The decision, however, depends on your risk appetite, your volume and the cost of not validating. If your fraud loss is low and your onboarding is extremely sensitive to latency, you can start with mathematical validation and evolve to the official check via triggers. If you operate credit, payments, crypto, bets, mobility with a wallet or any regulated flow, the official check tends to become the standard early on.
A detail that avoids pain: align “status” with the business rule
“Suspended” is not synonymous with fraud, just as “regular” does not guarantee good faith. The registration status is a strong signal, but it is not the only one. The best result appears when you combine: tax validation + registration consistency + device signals + behavior + transaction history.
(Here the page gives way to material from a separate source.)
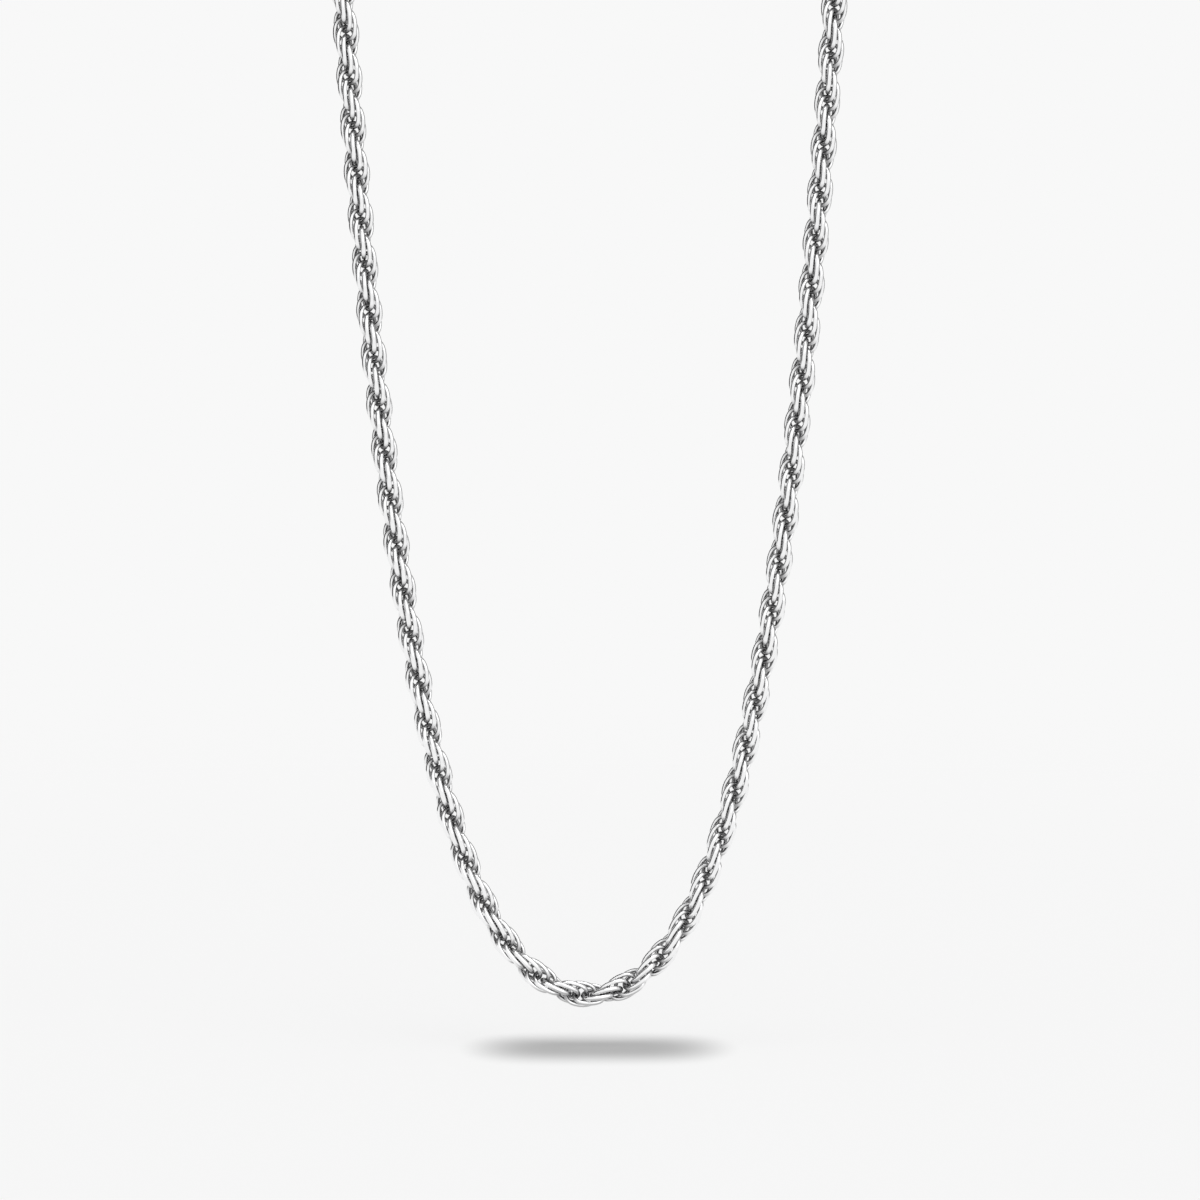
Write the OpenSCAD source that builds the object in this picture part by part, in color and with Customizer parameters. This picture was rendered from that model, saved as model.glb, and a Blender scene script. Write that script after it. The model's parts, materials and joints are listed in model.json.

The point is that validation at the Receita Federal solves a specific part of the problem: it eliminates the ambiguity about the existence and tax status of the document. When you put this at the base of your KYC, the rest of the engine starts working with cleaner data - and your teams spend less energy discussing the obvious and more energy calibrating exceptions.
Close the design of your flow with a simple question: where does an irregular CPF cause you real loss - money, time, or regulatory risk? The right validation is the one that comes in exactly before that point and turns a diffuse risk into an objective, traceable and automatable decision.